Here’s a cool thing to do: go to author readings. Your public library or your local bookstore might have them, and they’re usually free. It’s heartening for the author, even if you don’t buy their book; it boosts the library’s attendance statistics, if it’s at a library; and you get to be read to like a kid and entertained. And, if you’re a writer who’s aiming at publication, you can snag yourself some interesting and useful information.
(Also, for writers scoping out these events, it’s fun to feel like you’re undercover. Taking notes is a lot cooler when you’re “gathering intel” than when you’re “attending math class”.)
Two days ago, I went to just such an author talk, and I learned all kinds of things! The author, Ralph Hardy, has written a novel that retells the story of The Odyssey from the perspective of Odysseus’ dog, Argos.
(FYI: I had never met this author, and have no connection to him, except that I think he’s a member of the same SCBWI chapter I am. This post isn’t some kind of sneaky advertising, just my observations.)
The audience was almost half kids under fourteen (at my estimate), which is the book’s target audience. (And, incidentally, will be the target audience for MY dog-centric middle-grade book, so I was especially interested to see how this reading would go.) Then there was the author, a person sitting at a table with copies of the book for sale, and a library staff member to help run the program.
First off, I took notes on how the reading was organized. Here they are, along with some conclusions I drew:
- It started at 4:00 p.m. on a Tuesday. If your target audience is mostly kids, make sure they’ll be out of school when you do your reading!
- The author started by introducing himself and his book. He quizzed the kids about Greek mythology (they were GOOD, presumably courtesy of Rick Riordan). He then gave a quick, lively summary of the Trojan War. Know your audience, and know how much background to give them about the book.
- Next up, Mr. Hardy briefly introduced, then read, two short chapters (the first one and a later one). His introduction included general setup facts for the novel, such as “All the animals can talk to each other, but not to humans.” When reading, he would pause to engage the kids in the audience (“Who knows what a ‘stag’ is?”). Consider not reading for too long. Pick short sections with dramatic endings.
- He showed us a blown-up version of the cover and talked about getting an international call from the illustrator, who asked, “What does the dog look like?” His answer: “Big, and black, and wolfish, with a white shield on his chest.” He was enthusiastic about the cover. (I would be, too!) Visuals are great. So is enthusiasm!
- He mentioned that the book can potentially tie in with The Odyssey, which kids in North Carolina are required to read in ninth grade. Again, know your target audience.
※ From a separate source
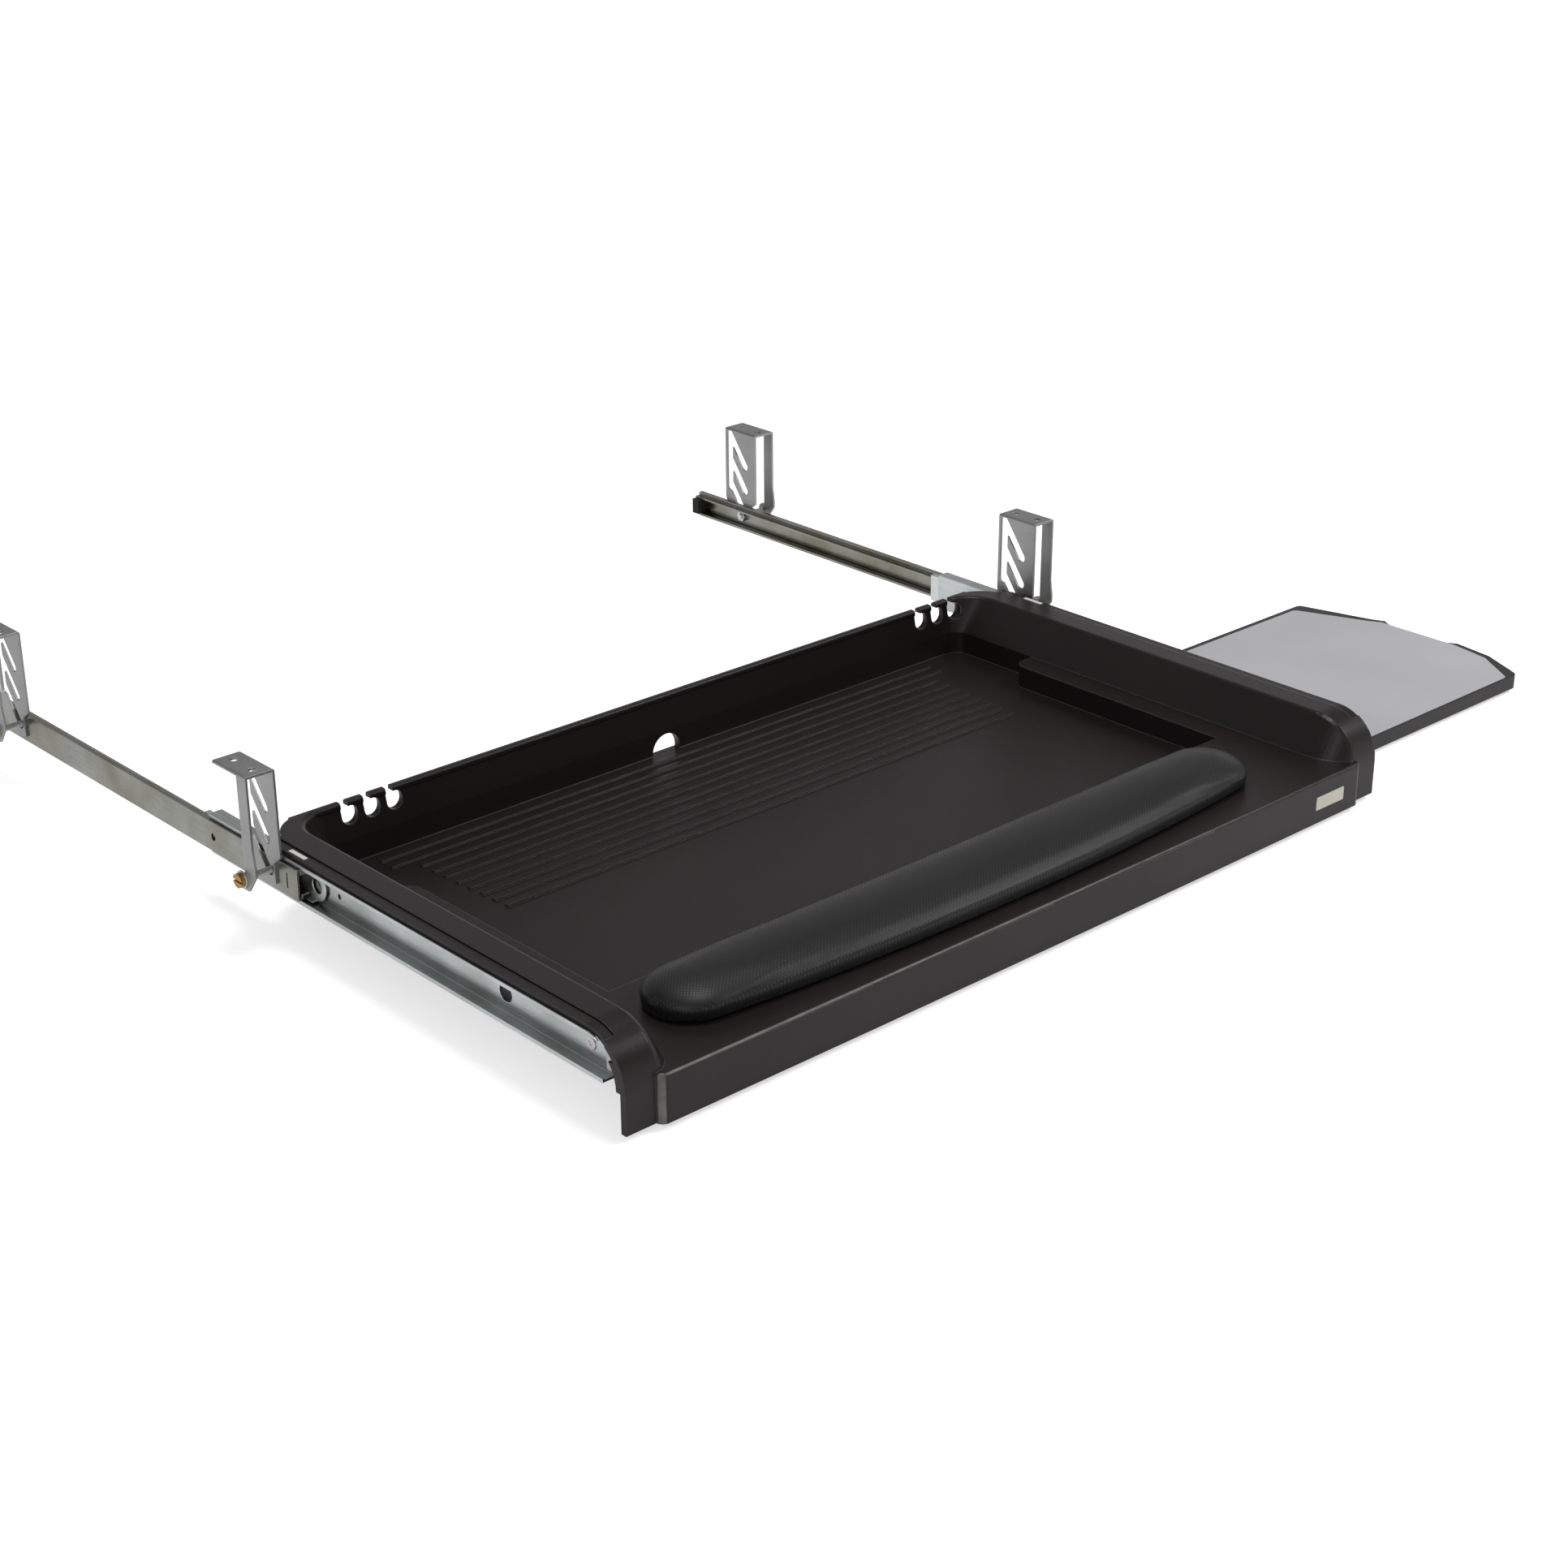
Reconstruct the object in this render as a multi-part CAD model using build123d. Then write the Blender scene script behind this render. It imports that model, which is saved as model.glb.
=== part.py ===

- All of this had taken about twenty minutes. He spent the rest of the event – maybe another twenty-five minutes – doing Q&A.
The kids were engaged and interested, if slightly squirmy, which is to be expected for kids that age who just got out of school. But they were very keen on the Q&A. This afforded me another useful learning opportunity: what are some of the questions that middle-school-aged kids might ask an author?
Well, here are the questions they asked. (Unless otherwise noted, these were all asked by kids.)
- How long did it take you to write it?
- Why did you want to write the book?
- Was Argos really a dog in The Odyssey?
- Are you going to make a sequel?
- What is your writing schedule like? (Asked by an adult – not me!)
- What are your other books [that he had mentioned] about? (Also asked by an adult.)
- What was your favorite book as a kid?
- Do you prefer Greek or Roman mythology?
- Have you ever made a comic? (He had mentioned in response to Question 7, that he loved comics.)
- [Clarification question about one of the other books he had mentioned]
- Do you have any desire to write for adults? (Asked by an adult.)
- Have you written books under any other name?
1, 2, 4, and 7 are variations on questions that I’ve heard authors say they get asked all the time. But it was neat to hear some of the author-specific questions, like 3 and 8.
The audience seemed quite interested in concrete details about publishing. Then again, Mr. Hardy had some pretty interesting ones to share (“There were three rounds of edits. The last one was one sentence: ‘Put it in present tense.'”). They also liked fun personal stories, like how the author did a reading at his hometown library, and his ninety-five-year-old kindergarten teacher attended.
A couple of things that interested me perhaps more than the non-writers in the audience:
- The book is 83,000 words. It’s always been acceptable for fantasy to go longer than other genres, but I still feel like the accepted length for MG has gone up in recent years. Thanks, J.K. Rowling!
- He writes every weekday morning, aiming for between 500 and 1500 words per day.
- He regrets publishing an earlier book under the name R.K. Hardy. He did it because people advised him that it was wise to obscure your gender to avoid alienating certain readers. Now, though, he sees it as a mistake because people who search his name don’t find all of his books.
See? Just a few of the fascinating things you can learn at an author talk. If you’ve been to any good ones, I’d love to hear about it!